Energy-based Domain-Adaptive Segmentation with Depth Guidance
Jinjing Zhu, Zhedong Hu, Tae-Kyun Kim, Lin Wang
TL;DR
This work tackles domain shift in semantic segmentation when depth guidance is available but depth labels are unavailable in the target domain. It introduces SMART, an energy-based framework that learns task-adaptive semantic and depth features via Hopfield-energy-based discrepancy measurement (EB2F) and ensures reliable fusion through an energy-based assessment (RFA) that compares fusion-enabled and fusion-free predictions. By leveraging per-pixel energy scores and KL-based distillation, SMART robustly fuses depth guidance to improve segmentation across domains, outperforming prior methods on GTA5-to-Cityscapes and SYNTHIA-to-Cityscapes.
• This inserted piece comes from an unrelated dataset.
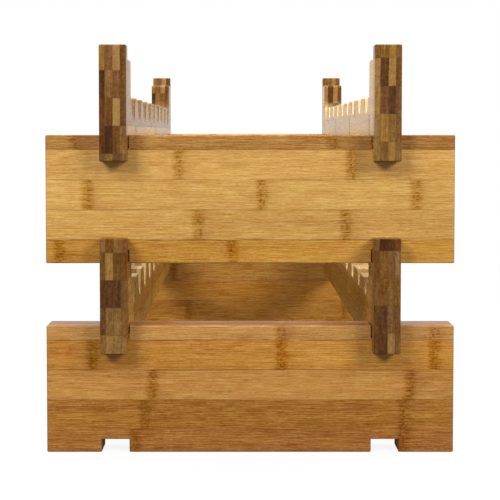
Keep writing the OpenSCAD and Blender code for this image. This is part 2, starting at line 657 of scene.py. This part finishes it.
# %% A point's slat
PLY_WAVE = 1.2
WAVES_ALONG = 0.006
WAVES_UP = 0.05
BOARD_APART = 7
print(f"plies are glued {PLY_JOINTS} mm deep, and the joints wander by {PLY_WAVE / 2} mm")


def slat_at(tree, point, kind, joint, shades, seed):
    """The slat that a point is in: its row and ply, its shade and its luck."""
    level = (point.up - joint) / STAVE_HEIGHTS[kind] + 1
    stave = level.floor().most(0.0).least(STAVES - 1.0)
    bend = noise(tree, point.along * WAVES_ALONG, point.up * WAVES_UP, seed * BOARD_APART)
    depth = point.deep + swing(bend, PLY_WAVE)
    ply = sum((depth.above(place) for place in PLY_JOINTS[1:]), depth.above(PLY_JOINTS[0]))
    rows = [(row[number], 0.0, 0.0) for number in range(PLIES) for row in shades]
    shade = table(tree, ply * STAVES + stave, rows)[0]
    return SimpleNamespace(level=level, stave=stave, depth=depth, ply=ply, shade=shade,
                           luck=dice(tree, stave, ply, seed))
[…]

The results demonstrate the potential of energy-based learning for depth-guided domain adaptation and highlight the method’s plug-and-play applicability to multi-task learning in robotics contexts.
Abstract
Recent endeavors have been made to leverage self-supervised depth estimation as guidance in unsupervised domain adaptation (UDA) for semantic segmentation. Prior arts, however, overlook the discrepancy between semantic and depth features, as well as the reliability of feature fusion, thus leading to suboptimal segmentation performance. To address this issue, we propose a novel UDA framework called SMART (croSs doMain semAntic segmentation based on eneRgy esTimation) that utilizes Energy-Based Models (EBMs) to obtain task-adaptive features and achieve reliable feature fusion for semantic segmentation with self-supervised depth estimates. Our framework incorporates two novel components: energy-based feature fusion (EB2F) and energy-based reliable fusion Assessment (RFA) modules. The EB2F module produces task-adaptive semantic and depth features by explicitly measuring and reducing their discrepancy using Hopfield energy for better feature fusion. The RFA module evaluates the reliability of the feature fusion using an energy score to improve the effectiveness of depth guidance. Extensive experiments on two datasets demonstrate that our method achieves significant performance gains over prior works, validating the effectiveness of our energy-based learning approach.